In 2007, while serving on the Senate Standing Committee on Legal and Constitutional Affairs, Watt participated in their report called: Taking Section 35 Rights Seriously, non-derogation clauses relating to Aboriginal and Treaty Rights

In September of that same year he introduced Bill S229 An Act to amend the Income Tax Act and the Excise Tax Act (tax relief for Nunavik).

This was to bring attention to the high cost of living in northern Canada. Watt introduced the bill to make Nunavik (northern Quebec) a GST free zone. Although the bill did not make it to the House of Commons, it brought northerners to Ottawa to discuss their unique living situation and the high costs of goods and services.

In December 2011, Watt introduced bill S207 An Act to Amend the Interpretation Act (non-derogation of aboriginal and treaty rights), the committee report was adopted in the Senate, but the bill was dropped from the order paper in June 2013.

In his final year at the Senate of Canada, Watt created the Special Committee on the Arctic and he was the first Chair of the committee.
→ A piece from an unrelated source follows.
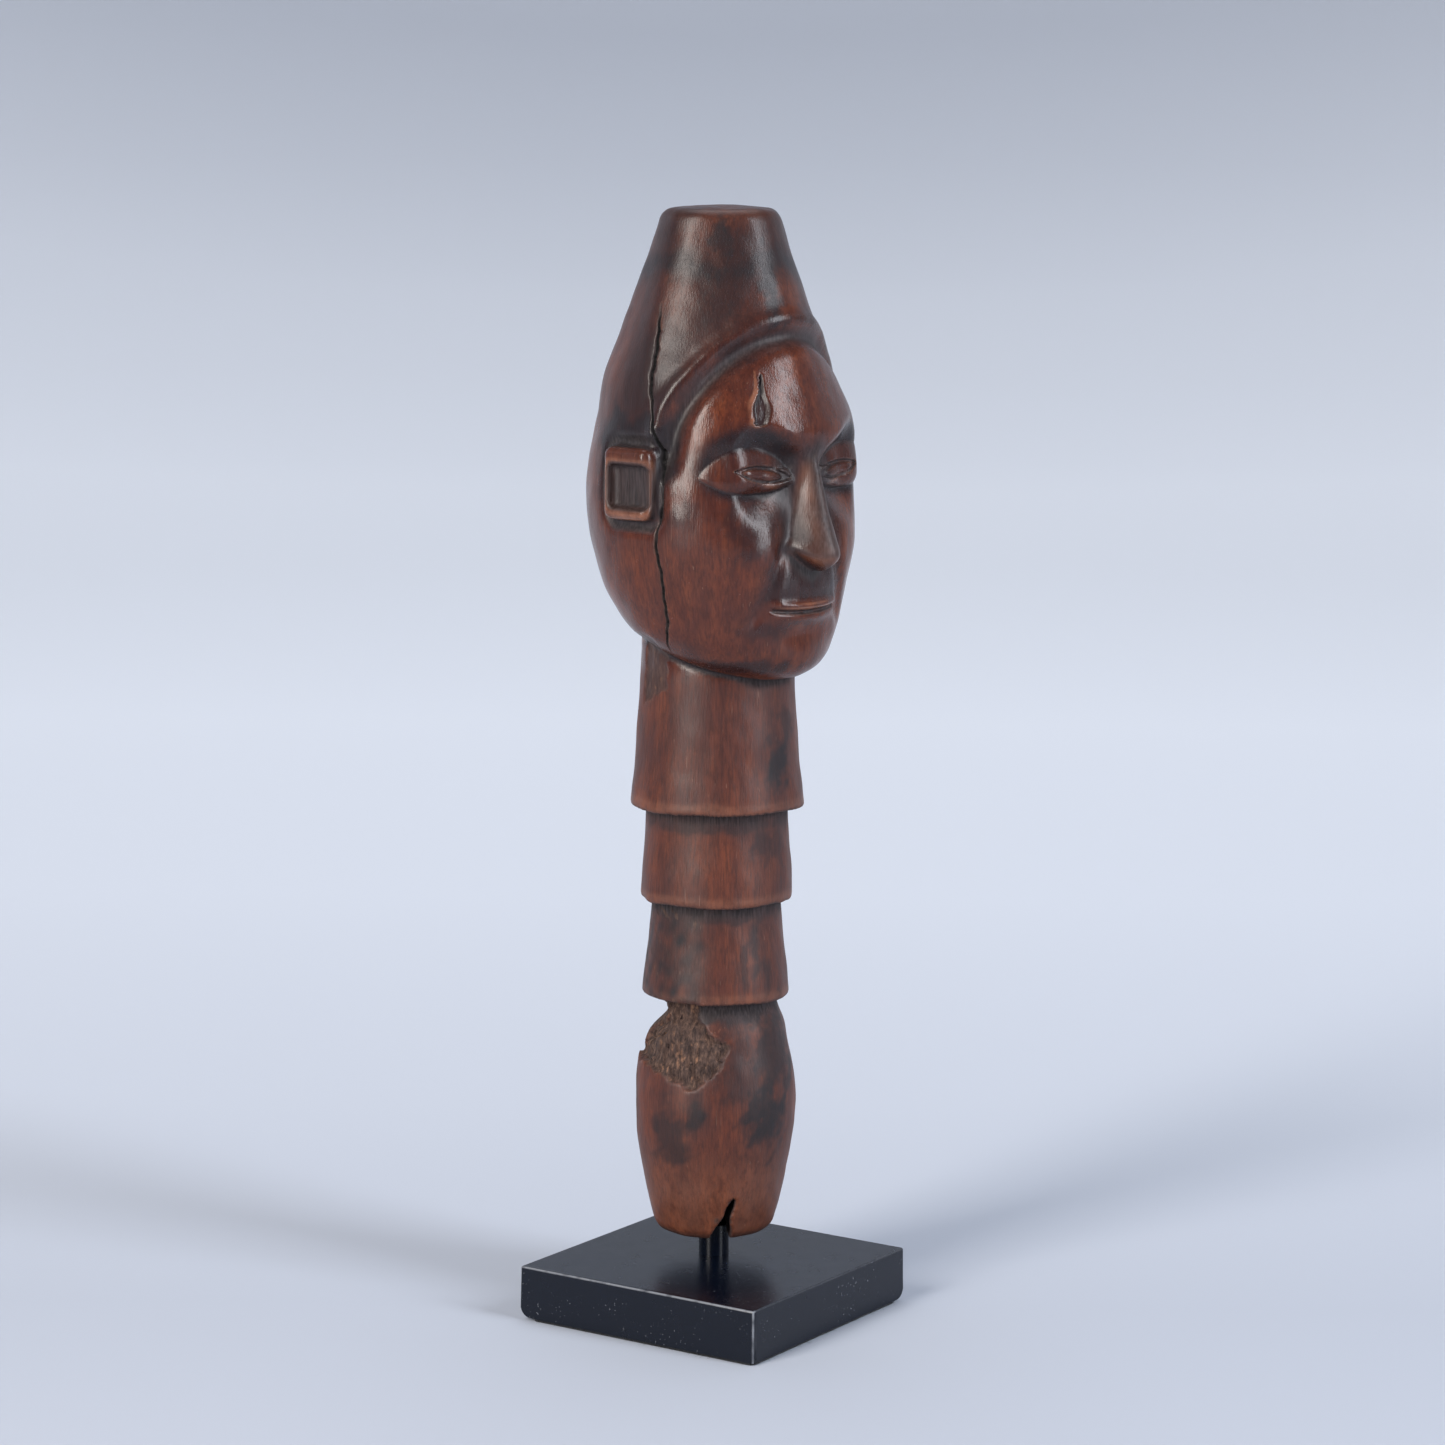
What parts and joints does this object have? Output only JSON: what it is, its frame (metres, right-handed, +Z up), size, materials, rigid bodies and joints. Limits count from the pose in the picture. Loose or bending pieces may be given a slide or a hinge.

Their work is continuing under the leadership of Senators Patterson and Bovey

Watt was educated at schools in: Kuujjuaq (Fort Chimo), Quebec; Yellowknife, NWT; Kingston, Ontario; Ottawa, Ontario; Montreal, Quebec; Halifax, Nova Scotia, and Brandon, Manitoba.

In 1997, he was awarded the Aboriginal Achievement Award by Buffy Sainte Marie for his role in community development (now called the Indspire Award).

He is married to Ida (Epoo), and is father to Donald, Robert, Lisa, Billy, and Charlene.